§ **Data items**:
## BEGIN

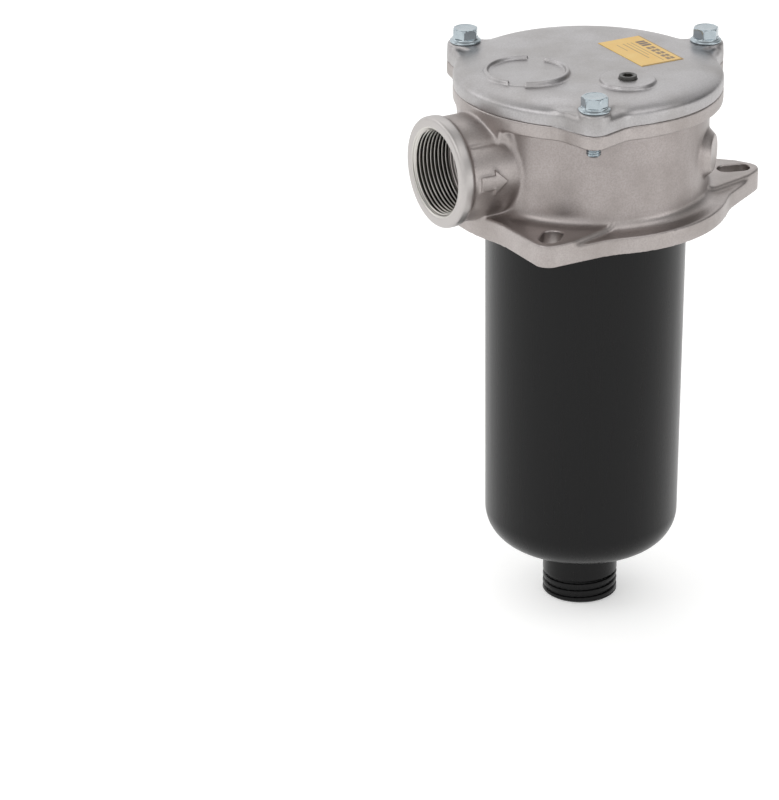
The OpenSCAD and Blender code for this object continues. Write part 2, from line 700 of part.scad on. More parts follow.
module bypass_cage() color(black_plastic) {
    r = cage_bore_d / 2;
    window_h = cage_h * 0.6;
    difference() {
        translate([0, 0, cage_floor_z - cap_t]) cylinder(h = cage_h + cap_t, r = r + cage_t);
        translate([0, 0, cage_floor_z]) cylinder(h = cage_h + 1, r = r);
        translate([0, 0, cage_floor_z - cap_t - 1]) cylinder(h = cap_t + 2, r = stem_d / 2 + fit_gap);
        for (a = [0, 90]) rotate(a) translate([0, 0, cage_floor_z + cage_h / 2])
            cube([4 * r, r * 0.85, window_h], center = true);
    }
}

module bypass_poppet() color(steel) {
    translate([0, 0, poppet_z]) cylinder(h = poppet_t, d = poppet_d);
    translate([0, 0, cage_floor_z - cap_t - 2])
        cylinder(h = poppet_z - cage_floor_z + cap_t + 2 + eps, d = stem_d);
    translate([0, 0, poppet_z - 1.5])
        cylinder(h = 1.5 + eps, d = bypass_spring_d - bypass_wire_d - 2 * seat_gap);
}

module bypass_spring() color(steel) translate([0, 0, cage_floor_z + seat_gap])
    coil(bypass_spring_d, bypass_wire_d, poppet_z - cage_floor_z - 2 * seat_gap, bypass_turns);

// Perforated tube that carries the pleats from inside.
module support_tube() color(steel) {
    rows = 10;
    row_h = (media_z1 - media_z0) / rows;
    difference() {
        translate([0, 0, media_z0]) cylinder(h = media_z1 - media_z0, r = tube_r);
        translate([0, 0, media_z0 - 1]) cylinder(h = media_z1 - media_z0 + 2, r = tube_r - tube_t);
        for (i = [0:rows - 1]) for (k = [0:3])
            translate([0, 0, media_z0 + (i + 0.5) * row_h]) rotate([0, 90, 45 * k + 22.5 * (i % 2)])
                cylinder(h = 3 * tube_r, d = 8, center = true);
    }
}

// One folded sheet: its two faces are zigzags that the sheet's thickness keeps apart.
module pleated_media() color(media_cream) {
    r0 = media_bore_d / 2;
    r1 = media_d / 2;
    half_fold = atan((r0 + r1) / 2 * PI / pleats / (r1 - r0));
    lap = media_t / sin(half_fold);
    outer = [for (i = [0:2 * pleats - 1]) let (a = 180 * i / pleats, r = i % 2 == 0 ? r1 : r0 + lap)
        [r * cos(a), r * sin(a)]];
    inner = [for (i = [0:2 * pleats - 1]) let (a = 180 * i / pleats, r = i % 2 == 0 ? r1 - lap : r0)
        [r * cos(a), r * sin(a)]];
    translate([0, 0, media_z0]) linear_extrude(media_z1 - media_z0) difference() {
        polygon(outer);
        polygon(inner);
    }
}

module element_bottom_cap() color(steel) difference() {
    union() {
        translate([0, 0, lower_cap_z]) cylinder(h = cap_rim_h, r = cap_r);
        translate([0, 0, foot_z]) cylinder(h = foot_h + 1, d = foot_d);
        translate([0, 0, nozzle_end_z]) cylinder(h = nozzle_l + 1, r = nozzle_r);
    }
    translate([0, 0, media_z0]) cylinder(h = cap_rim_h, r = cap_r - 1);
    translate([0, 0, nozzle_end_z - 1])
        cylinder(h = nozzle_l + foot_h + cap_rim_h + 2, d = nozzle_bore_d);
    translate([0, 0, nozzle_seal_z - nozzle_cord_r - fit_gap]) difference() {
        cylinder(h = nozzle_cord_d + 2 * fit_gap, r = nozzle_r + 1);
        cylinder(h = nozzle_cord_d + 2 * fit_gap, r = nozzle_seal_r - nozzle_cord_r - fit_gap);
    }
}

head_housing();
tank_seal();
cover();
cover_seal();
cover_bolt_1();
cover_bolt_2();
cover_bolt_3();
gauge_plug();
label();
bowl();
bowl_seal();
hold_down_spring();
element_top_cap();
bypass_cage();
bypass_poppet();
bypass_spring();
support_tube();
pleated_media();
element_bottom_cap();
nozzle_seal();
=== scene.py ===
"""Looks of a tank-top return line filter: cast head and cover, moulded bowl, bolts, seals and element.

Sizes are in millimetres; the constant MM turns them into Blender's metres.
"""
import math

import bmesh
import bpy
import numpy as np
from mathutils import Matrix, Vector


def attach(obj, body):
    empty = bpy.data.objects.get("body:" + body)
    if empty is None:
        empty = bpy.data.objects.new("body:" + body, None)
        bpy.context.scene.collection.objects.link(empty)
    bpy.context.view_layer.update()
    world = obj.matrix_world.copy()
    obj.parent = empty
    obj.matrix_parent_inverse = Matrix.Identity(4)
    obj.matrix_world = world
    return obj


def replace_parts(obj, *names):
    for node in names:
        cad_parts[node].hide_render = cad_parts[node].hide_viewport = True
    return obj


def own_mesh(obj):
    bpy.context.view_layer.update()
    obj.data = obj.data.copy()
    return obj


MM = 0.001
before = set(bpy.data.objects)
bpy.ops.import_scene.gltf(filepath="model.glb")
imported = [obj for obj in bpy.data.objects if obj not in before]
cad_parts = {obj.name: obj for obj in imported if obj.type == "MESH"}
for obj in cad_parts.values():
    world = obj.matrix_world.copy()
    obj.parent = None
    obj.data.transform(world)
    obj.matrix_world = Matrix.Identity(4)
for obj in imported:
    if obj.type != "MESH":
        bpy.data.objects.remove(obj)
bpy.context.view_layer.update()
scene = bpy.context.scene
scene.view_settings.view_transform = "Standard"

# Sizes that the looks share with the solids.
PORT_Z = 35.6
PORT_REACH = 95.1
NECK_R = 28.5
JOINT_Z = 69.0
LUG_TOP_Z = 80.0
PLATEAU_Z = 81.2
EDGE_Z = 74.5
COVER_R = 72.5
COVER_EDGE_ROUND = 3.5
BOLT_CIRCLE_R = 75.3
BOLT_ANGLES = (60, 180, 300)
BOLT_TURNS = (-9, 15, 24)
LUG_ANGLES = (45, 165, 285)
GAUGE_ANGLES = (135, 225, 315)
BOSS_OFFSET = 38.7
SLOT_CIRCLE_R = 84.0
WALL_R = 65.5
RING_BOSS_R = 23.4
BOWL_BOTTOM_Z = -199.0
SPIGOT_END_Z = -232.2

# Camera at the photograph's viewpoint.
CAMERA_PITCH = 23.742
CAMERA_ROLL = -0.278
CAMERA_YAW = 3.131
OBJECT_TURN = 212.7
CAMERA_BACK = 1959.841
CAMERA_UP = 744.908
FOCAL_PIXELS = 3856.095
LONG_SIDE_PIXELS = 800


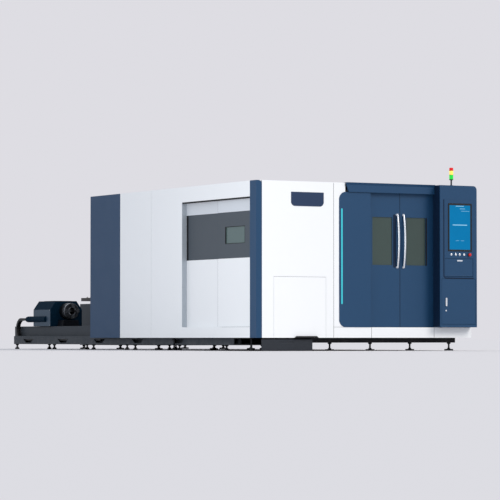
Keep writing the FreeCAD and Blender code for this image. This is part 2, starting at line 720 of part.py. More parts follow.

## END

§ **Problem to solve**: From the first line of the data through the line with "coil(bypass_spring_d, bypass_wire_d, poppet_z", quote each line exactly and add nothing else.

§ **Worked answer**:
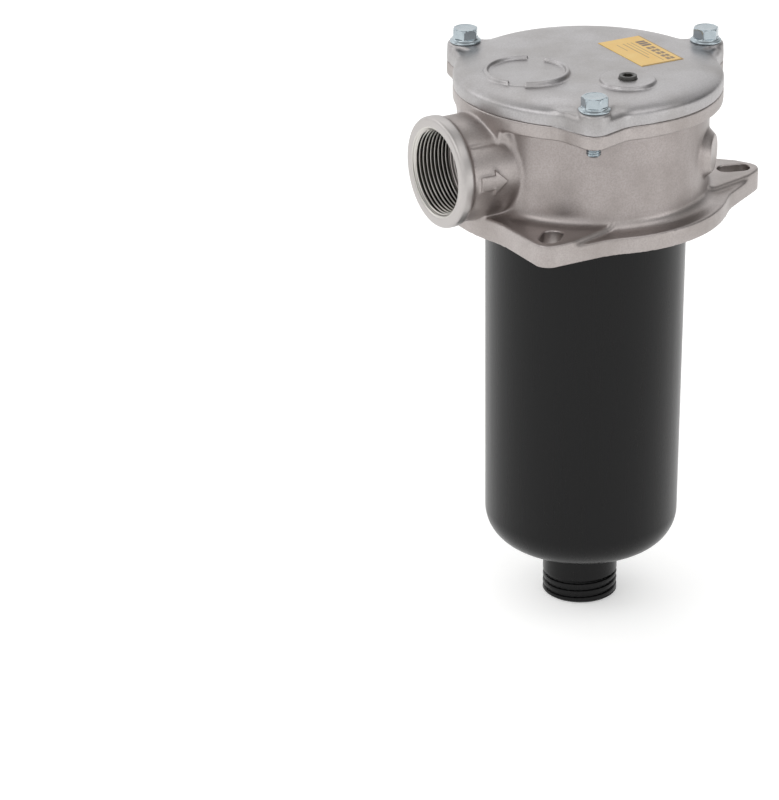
The OpenSCAD and Blender code for this object continues. Write part 2, from line 700 of part.scad on. More parts follow.
module bypass_cage() color(black_plastic) {
    r = cage_bore_d / 2;
    window_h = cage_h * 0.6;
    difference() {
        translate([0, 0, cage_floor_z - cap_t]) cylinder(h = cage_h + cap_t, r = r + cage_t);
        translate([0, 0, cage_floor_z]) cylinder(h = cage_h + 1, r = r);
        translate([0, 0, cage_floor_z - cap_t - 1]) cylinder(h = cap_t + 2, r = stem_d / 2 + fit_gap);
        for (a = [0, 90]) rotate(a) translate([0, 0, cage_floor_z + cage_h / 2])
            cube([4 * r, r * 0.85, window_h], center = true);
    }
}

module bypass_poppet() color(steel) {
    translate([0, 0, poppet_z]) cylinder(h = poppet_t, d = poppet_d);
    translate([0, 0, cage_floor_z - cap_t - 2])
        cylinder(h = poppet_z - cage_floor_z + cap_t + 2 + eps, d = stem_d);
    translate([0, 0, poppet_z - 1.5])
        cylinder(h = 1.5 + eps, d = bypass_spring_d - bypass_wire_d - 2 * seat_gap);
}

module bypass_spring() color(steel) translate([0, 0, cage_floor_z + seat_gap])
    coil(bypass_spring_d, bypass_wire_d, poppet_z - cage_floor_z - 2 * seat_gap, bypass_turns);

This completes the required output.